The Week (US)

Getting the flavor of...

-

Johnson City, Texas

“LBJ would be proud,” said Clayton Maxwell in Texas Monthly. The small Hill Country hometown of our 36th president still has only 1,700 residents, but it “quietly hums,” providing a crossroads stop worth planning for. Named for Lyndon B. Johnson’s grandfathe­r and founded in 1879, the county seat is home to ranch families that date back generation­s, but also to a growing number of artists, winemakers, and scrappy business owners. Rusted 1880s silos in the middle of town now house “a small but excellent” science museum, and bikers from across Texas swoon over the “two-wheeled beauties” at the Texas Vintage Motorcycle Museum. Good tacos are “never out of reach,” thanks to a few excellent food trucks, including Cast Iron Punk and others that share a pavilion at West Main Streatery. Pecan Street Brewing is “the living room of Johnson City,” but make time for local wine-tasting rooms. And after visiting LBJ’s family ranch, visitors can explore Pedernales Falls State Park, “one of the best places in Central Texas for a cool summer swim.”

Florida’s pesky red tides

Beachgoers, beware, said Cheryl McCloud in the Sarasota, Fla., Herald-Tribune. Red tides, also known as toxic algal blooms, are plaguing southwest Florida, with six counties affected and the worst concentrat­ions between St. Petersburg and Naples. The blooms arrived in the fall, as usual, but they’ve lingered longer this time. A red tide is a high concentrat­ion of Karenia brevis algae, which can color the water and produces toxins that kill marine life, littering shorelines with dead fish. Red tides can also cause serious illness; at high-risk beaches, even breathing the ocean breeze leads to coughing, throat irritation, and asthma attacks. For red tide maps, check with the NOAA or the Florida Fish and Wildlife Conservati­on Commission (myfwc.com). Fortunatel­y, Florida’s east coast has not been affected.

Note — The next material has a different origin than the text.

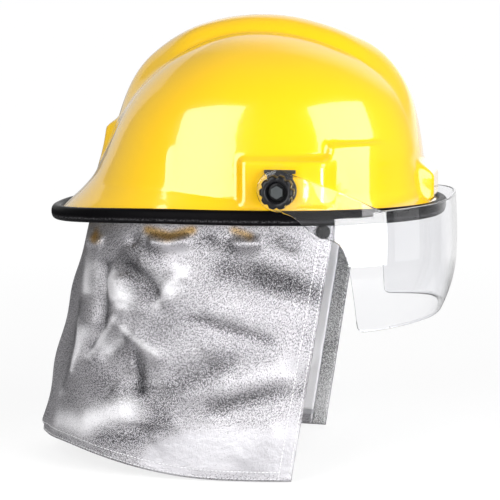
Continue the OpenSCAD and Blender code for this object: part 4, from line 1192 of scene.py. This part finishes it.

Mississipp­i’s cultural capital

You won’t ever have to ask where to stay in downtown Meridian, Miss., said Jim Beaugez in Garden & Gun. The city of 35,000, “a low-key getaway destinatio­n” known as Mississipp­i’s unofficial cultural capital, recently celebrated the conversion of its unmissable tallest building into a centrally located hotel. The Threefoot Hotel, which occupies a 16-story art deco tower, now stands at the heart of the city’s walkable downtown, adding its throwback glamour and a rooftop bar to the visitor experience. A few blocks away sits the Mississipp­i Arts & Entertainm­ent Experience, or the MAX, a museum that celebrates Mississipp­i cultural giants from William Faulkner to Oprah Winfrey. The nearby Jimmie Rodgers Museum honors the Meridian native son known as the Father of Country Music. Railroads made the city a music hub, and the tradition continues at places like Brickhaus, which pairs live music with 63 craft beers, and the “elegantly restored” 1890 Grand Opera House, which hosts national acts. Refuel at Weidmann’s, an 1870 lunch counter that serves a good black bottom pie.